The Record (New Jersey) | 5 Star | NEWS | Page B03

The New Jersey Racing Commission plans to meet with state and federal agencies in a effort to tighten up its worker licensing procedures, after 70 Meadowlands Racetrack stable hands were taken into custody Tuesday as illegal aliens.

Bruno Verducci, assistant director of the commission, said Wednesday that except in obvious cases, Racing Commission workers cannot determine the authenticity of immigration papers presented by the workers.

Allen Kampel, a supervisory special agent for the Immigration and Naturalization Service, said most of the workers taken into custody obtained licenses from the commission by using false immigration papers. The workers need the state licenses before they can be hired by trainers.

The INS investigation has now shifted to the trainers, Kampel said. The agency will try to determine whether they knowingly hired illegal aliens.

Verducci said that he would meet with immigration officials and state police to talk about teaching commission workers how to do a better job of spotting bogus documents.

Describing the current procedure, Verducci said: “If there is ever a question as to the identity of the individual seeking a license, or the credentials that he presents, that person is refered to the state police racetrack unit that is lodged at the backstretch of the track. So, that is the safety valve. If they don’t come back, then you know.”

Although the state’s five racetracks check workers commission licenses, horse trainers like small businesses are responsible for ensuring that the stable hands they hire are authorized to work, Verducci said.

The INS recognizes that it is hard for employers to determine the authenticity of resident-alien ards ndth orkthiauments that people present to them, Kampel said. The INS would not hold them responsible if they could show they made good-faith efforts to determine whether the employees are legal.

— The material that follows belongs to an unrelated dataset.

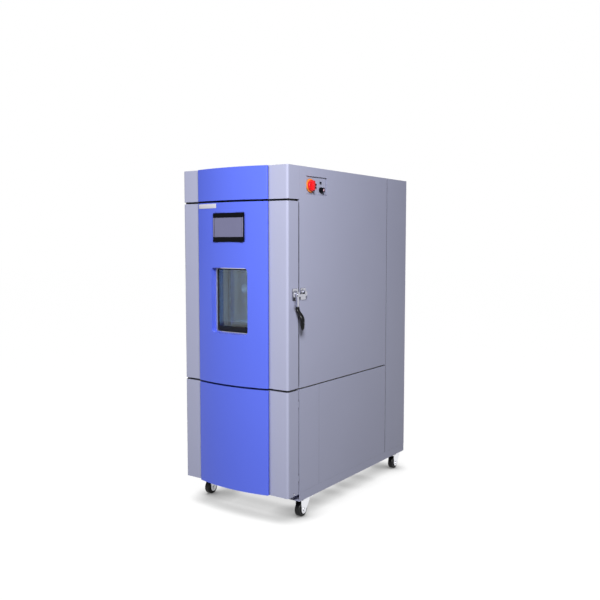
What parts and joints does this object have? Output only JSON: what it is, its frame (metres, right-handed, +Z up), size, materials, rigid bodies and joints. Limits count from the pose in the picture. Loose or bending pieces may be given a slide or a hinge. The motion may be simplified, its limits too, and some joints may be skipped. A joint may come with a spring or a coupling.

In the next phase of the investigation, Kampel said, the INS will check whether the trainers knowingly hired illegal workers or checked their documentation. The 1986 Immigration Reform Control Act mandated that employers fill out a special form verifying that each worker is authorized to work in this country.

If it can be proved that the employers either knowingly hired illegal workers or did not fill out the form, the employers could be fined, Kampel said. Fines could range from a minimum of $250 per illegal worker in a first offense by an employer to a maximum of $10,000 per employee, he said.

Meanwhile, the 70 stable hands detained Tuesday by the INS, with assistance from the Bergen County Sheriff’s Department and state police, were released pending deportation hearings.

Most of the stable hands are Mexican.